Ten aanzien van het punt dat er sprake moet zijn van een verzoek op basis waarvan de rechter bevoegd is te beslissen, heeft de advocaat zijdens de man ter zitting aangegeven dat dit punt “niet al te juridisch” dient te worden benaderd.
5.4
De rechtbank stelt vast dat bij de rechtbank geen inhoudelijk verzoek van de man ter beoordeling voorligt, waar de rechtbank op bevoegd is te beslissen.
5.5
Reeds op grond van het vorenstaande is de rechtbank van oordeel dat de man niet-ontvankelijk verklaard dient te worden in zijn verzoek om een bijzondere curator te benoemen.
verzoek vrouw tot afgifte Amerikaanse paspoort [minderjarige] ingetrokken op zitting
5.6
Ter gelegenheid van de mondelinge behandeling heeft de man, desgevraagd, verklaard dat de minderjarige in de zomervakantie op haar Amerikaanse paspoort is teruggereisd naar Engeland. Hij heeft vervolgens het Amerikaanse paspoort van de minderjarige naar Amerika gestuurd. Daar heeft het in de kluis van zijn advocaat gelegen. Een familielid heeft vervolgens op zijn verzoek het Amerikaanse paspoort ingeleverd bij de US State Departement. Als reden heeft de man daarvoor opgegeven dat hij dat heeft gedaan vanwege veiligheid en om niet betrokken te worden in juridische procedures. Nu hij niet meer in het bezit is van het Amerikaanse paspoort van de minderjarige, kan hij het ook niet aan de vrouw teruggeven.
5.7
De vrouw heeft daarop aangegeven dat het verhaal van de man haar bevreemdt, dat het paspoort in 2016 is afgegeven en nog geldig is. Ervan uitgaande dat hetgeen de man heeft verklaard juist is en hij het paspoort niet meer in zijn bezit heeft, realiseert zij zich dat het paspoort niet aan haar kan worden afgegeven. Op grond van het vorenstaande verzoekt zij niet langer om afgifte van het Amerikaanse paspoort van de minderjarige.

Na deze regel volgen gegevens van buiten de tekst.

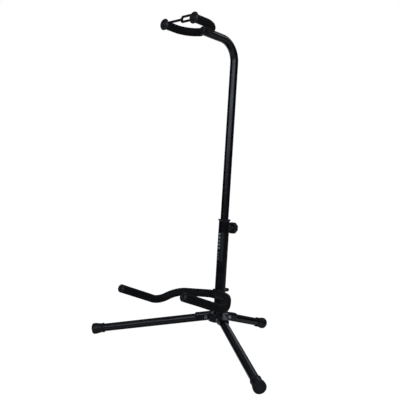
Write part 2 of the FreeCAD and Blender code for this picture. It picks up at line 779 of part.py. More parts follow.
def make_yoke_cap():
    """Flared end cap: a slim neck for the strap and a round flange with raised rings."""
    bore = rod_r + fit_gap
    start, flange, end = yoke_neck_start, yoke_flange_start, yoke_flange_end
    cap = turned([
        (start, bore), (start, foam_r - 0.4), (start + 1.2, foam_r - 0.4), (start + 1.6, yoke_neck_r),
        (flange - 0.4, yoke_neck_r), (flange, yoke_neck_r + 0.6), (flange + 0.3, 10.5),
        (flange + 1.6, yoke_flange_r - 0.6), (flange + 2.6, yoke_flange_r), (flange + 3.9, yoke_flange_r),
        (flange + 5.2, yoke_flange_r - 0.9), (end - 1.2, 10.6), (end - 1.6, 9.8), (end - 1.6, 8.8),
        (end - 0.5, 8.2), (end - 0.3, 6.6), (end - 1.3, 6.0), (end - 1.3, 4.8), (end, 4.0),
        (end, 0), (end - yoke_cap_floor, 0), (end - yoke_cap_floor, bore),
    ], UP)
    cap.translate(V(yoke_r, 0, 0))
    return cap


def strap_plate(outline):
    """A flat piece of the strap from its closed outline, in the strap's own plane."""
    face = Part.Face(Part.makePolygon([V(x, y, 0) for x, y in outline + outline[:1]]))
    return face.extrude(UP * strap_thickness)


def strap_disc(along, radius):
    """A round piece of the strap, centred on one of the caps' necks."""
    return cylinder(radius, 0, strap_thickness, at=RIGHT * along)


def make_security_strap():
    """Flat rubber strap: a ring on the left cap, a band, and a forked loop over the right cap."""
    span = 2 * yoke_r
    low = strap_rise - strap_band / 2
    high = strap_rise + strap_band / 2
    low_bar = strap_rise - strap_fork_half - strap_bar
    high_bar = strap_rise + strap_fork_half + strap_bar
    hole_r = yoke_neck_r + slide_gap
    strap = strap_plate([(strap_bar, low), (strap_fork, low), (strap_fork, high), (strap_bar, high)])
    strap = strap.fuse(strap_plate([
        (strap_fork, low), (strap_loop_start, low_bar), (strap_loop_end, low_bar), (span, -strap_ring_r),
        (span, strap_ring_r), (strap_loop_end, high_bar), (strap_loop_start, high_bar), (strap_fork, high),
    ]))
    strap = strap.fuse(strap_disc(0, strap_ring_r)).fuse(strap_disc(span, strap_ring_r))
    window_start = strap_loop_start + strap_bar / 2
    window_low = low_bar + strap_bar
    window_high = high_bar - strap_bar
    window = strap_plate([
        (window_start, window_low), (strap_loop_end, window_low), (span, -hole_r), (span, hole_r),
        (strap_loop_end, window_high), (window_start, window_high),
    ])
    strap = strap.cut(window).cut(strap_disc(0, hole_r)).cut(strap_disc(span, hole_r)).removeSplitter()
    # The strap's plane stands square to the arms; its width runs up the post.
    strap.Placement = Placement(V(-yoke_r, 0, yoke_neck_start + strap_setback), Rotation())
    return strap


def make_upper_post():
    keep("upper_tube", make_upper_tube())
    keep("mast_foot", make_mast_foot())
    keep("guide_ring", make_guide_ring())
    keep("gooseneck_plug", make_gooseneck_plug(), NECK)
    foam = make_yoke_foam()
    cap = make_yoke_cap()
    keep("yoke_rod", along_wire(yoke_rod_line(), rod_r), NECK)
    keep("yoke_foam_right", foam, NECK)
    keep("yoke_foam_left", mirrored(foam), NECK)
    keep("yoke_cap_right", cap, NECK)
    keep("yoke_cap_left", mirrored(cap), NECK)
    keep("security_strap", make_security_strap(), NECK)


# ---------------------------------------------------------------- build and write
keep("hub_core", make_hub_core())
keep("hub_screw", make_hub_screw())
keep("post_foot_plug", make_post_foot_plug())
keep("lower_tube", make_lower_tube())
keep("collar_bushing", make_collar_bushing())
keep("tube_label", make_tube_label())
keep("clamp_nut", make_clamp_nut())
keep("clamp_pad", make_clamp_pad())
keep("clamp_screw", make_clamp_screw())
keep("clamp_knob", make_clamp_knob())
make_legs()
make_cradle()
make_upper_post()

os.makedirs("parts", exist_ok=True)
for node, piece in pieces.items():
    if not piece.isValid() or piece.Volume <= 0:
        raise ValueError(node + " is not a valid solid")
    piece.exportStep("parts/" + node + ".step")

whole = Part.makeCompound(list(pieces.values())).BoundBox
print("pieces", len(pieces))
print("x", round(whole.XMin, 2), round(whole.XMax, 2))
print("y", round(whole.YMin, 2), round(whole.YMax, 2))
print("z", round(whole.ZMin, 2), round(whole.ZMax, 2))
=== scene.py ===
"""Looks of the folding guitar stand: finishes for the CAD pieces, detailed foam, strap, nut, screw and knob.

Lengths that come from the stand's design are in millimetres and are turned into metres where a point is
placed. Points are worked out from the stand's own joints. The post frame has its origin at the hub, with
"along" up the leaning post and "forward" towards the guitar; the neck frame has "out" along the
gooseneck's straight end.
"""

import json
import math
import random

import bpy
from mathutils import Euler, Matrix, Vector, noise


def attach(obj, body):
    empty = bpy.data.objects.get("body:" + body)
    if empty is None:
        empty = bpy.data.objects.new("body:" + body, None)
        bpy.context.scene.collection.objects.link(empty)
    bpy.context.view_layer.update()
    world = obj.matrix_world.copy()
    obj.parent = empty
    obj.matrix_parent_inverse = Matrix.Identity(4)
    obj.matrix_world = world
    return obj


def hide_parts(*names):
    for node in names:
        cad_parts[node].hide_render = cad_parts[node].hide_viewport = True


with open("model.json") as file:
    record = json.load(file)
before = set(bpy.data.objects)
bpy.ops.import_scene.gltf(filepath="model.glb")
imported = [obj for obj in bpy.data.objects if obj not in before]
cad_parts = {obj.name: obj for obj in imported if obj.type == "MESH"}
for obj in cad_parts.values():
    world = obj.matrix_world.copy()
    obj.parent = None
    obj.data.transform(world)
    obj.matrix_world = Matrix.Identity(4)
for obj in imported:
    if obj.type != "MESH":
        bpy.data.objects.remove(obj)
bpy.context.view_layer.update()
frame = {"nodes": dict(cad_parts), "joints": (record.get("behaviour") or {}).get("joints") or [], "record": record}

MM = 0.001
RIGHT = Vector((1, 0, 0))
joints = {joint["name"]: joint for joint in frame["joints"]}
node_slots = {row["node"]: row["material_slot"] for row in frame["record"]["subparts"]}

# ---------------------------------------------------------------- sizes from the design, in millimetres
mast_foot_height = 125.0       # the neck turns about a point this far up the post
rod_r = 4.05
cradle_foam_r = 9.7
cradle_rod_forward = 24.5
cradle_rod_height = 58.6
cradle_start = (9.9, cradle_rod_forward, cradle_rod_height)
cradle_corner = (16.0, cradle_rod_forward, cradle_rod_height)
cradle_crest = (82.5, 63.0, 60.8)
cradle_valley = (108.5, 101.0, 39.3)
cradle_tip = (101.3, 221.0, 77.9)
cradle_bends = (12.0, 75.0, 38.0)
cradle_cap_length = 4.5
cap_gap = 0.05                 # between a sleeve and the cap at its end
cradle_roll_deg = 4.15
cradle_bolt_height = 64.9
cradle_bolt_bore = 2.55
yoke_foam_r = 9.5
yoke_r = 46.6
yoke_cross = 57.8              # the rod crosses the gooseneck here
yoke_neck_start = 130.2        # the foam ends here
yoke_side = 10.1               # the foam starts this far from the gooseneck's middle
strap_pivot_out = yoke_neck_start + 3.5
lower_tube_r = 12.7
clamp_height = 215.0
clamp_nut_r = 7.0
clamp_screw_start = 10.63      # distances behind the post axis
clamp_screw_end = 34.4
clamp_screw_r = 3.0
knob_face = 25.4
knob_length = 12.0
knob_r = 14.3
knob_lobes = 8

# ---------------------------------------------------------------- frames on the stand
post_up = Vector(joints["height_slide"]["axis"])
post_forward = RIGHT.cross(post_up)
post_foot = Vector(joints["neck_turn"]["pos_m"]) - post_up * mast_foot_height * MM
neck_out = -Vector(joints["strap_swing"]["axis"])
neck_up = neck_out.cross(RIGHT)
neck_base = Vector(joints["strap_swing"]["pos_m"]) + (RIGHT * yoke_r - neck_out * strap_pivot_out) * MM


def on_post(sideways, forward, along):
    """World point of a point given in the post frame."""
    return post_foot + (RIGHT * sideways + post_forward * forward + post_up * along) * MM


def on_neck(sideways, out, up=0.0):
    """World point of a point given in the neck frame."""
    return neck_base + (RIGHT * sideways + neck_out * out + neck_up * up) * MM


def on_cradle(sideways, forward, along):
    """As on_post, for the cradle, whose rod is rolled a little about its bolt."""
    roll = math.radians(cradle_roll_deg)
    above = along - cradle_bolt_height
    return on_post(sideways * math.cos(roll) - above * math.sin(roll), forward,
                   cradle_bolt_height + sideways * math.sin(roll) + above * math.cos(roll))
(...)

De rechtbank merkt uitdrukkelijk op dat mocht de man op enig moment weer in het bezit zijn van een paspoort voor [minderjarige] , hij dit dient af te geven aan de vrouw, nu het hoofdverblijf van [minderjarige] bij de vrouw is.
kostenveroordeling
5.8
De rechtbank is van oordeel dat de man, anders dan te doen gebruikelijk in familierechtelijke procedures, veroordeeld dient te worden in de proceskosten. De man is naar het oordeel van de rechtbank deze procedure onnodig gestart, aangezien hij zijn verzoek om benoeming van een bijzondere curator niet vergezeld heeft doen gaan van een inhoudelijk verzoek. Dat een kostenveroordeling tot “meer frustratie en gedoe” zal leiden bij de man, zoals namens de man als verweer is gevoerd op zitting, komt voor risico van de man, nu hij door het indienen van zijn verzoek hier rekening mee heeft kunnen houden.
tot slot
5.9
De rechtbank merkt tot slot nog het volgende op. Partijen zijn sinds hun scheiding aan het procederen over de zorg- en contactregeling, met inbegrip van de vakanties. In nog geen zes jaar tijd zijn 10 vonnissen en beschikkingen gewezen en afgegeven. In het kort geding vonnis van 29 mei 2017 is een gedetailleerde regeling afgesproken, waar beide partijen zich aan dienen te houden. Niet is gebleken dat de vrouw geen medewerking verleent aan de regeling. Het voeren van procedures is niet in het belang van [minderjarige] , zoals ook door de Raad ter zitting is betoogd.

6.Beslissing

De rechtbank:
6.1
verklaart de man niet-ontvankelijk in zijn verzoek om een bijzondere curator te benoemen;
6.2
veroordeelt de man in de kosten van deze procedure, tot op heden aan de zijde van de vrouw begroot op € 143,00 eigen bijdrage en € 79,00 griffierecht;
6.3
wijst af het meer of anders verzochte.
Deze beschikking is gegeven door mr. M.E. Allegro, tevens kinderrechter, in tegenwoordigheid van D.J. Witsen, griffier, en in het openbaar uitgesproken op 14 februari 2018.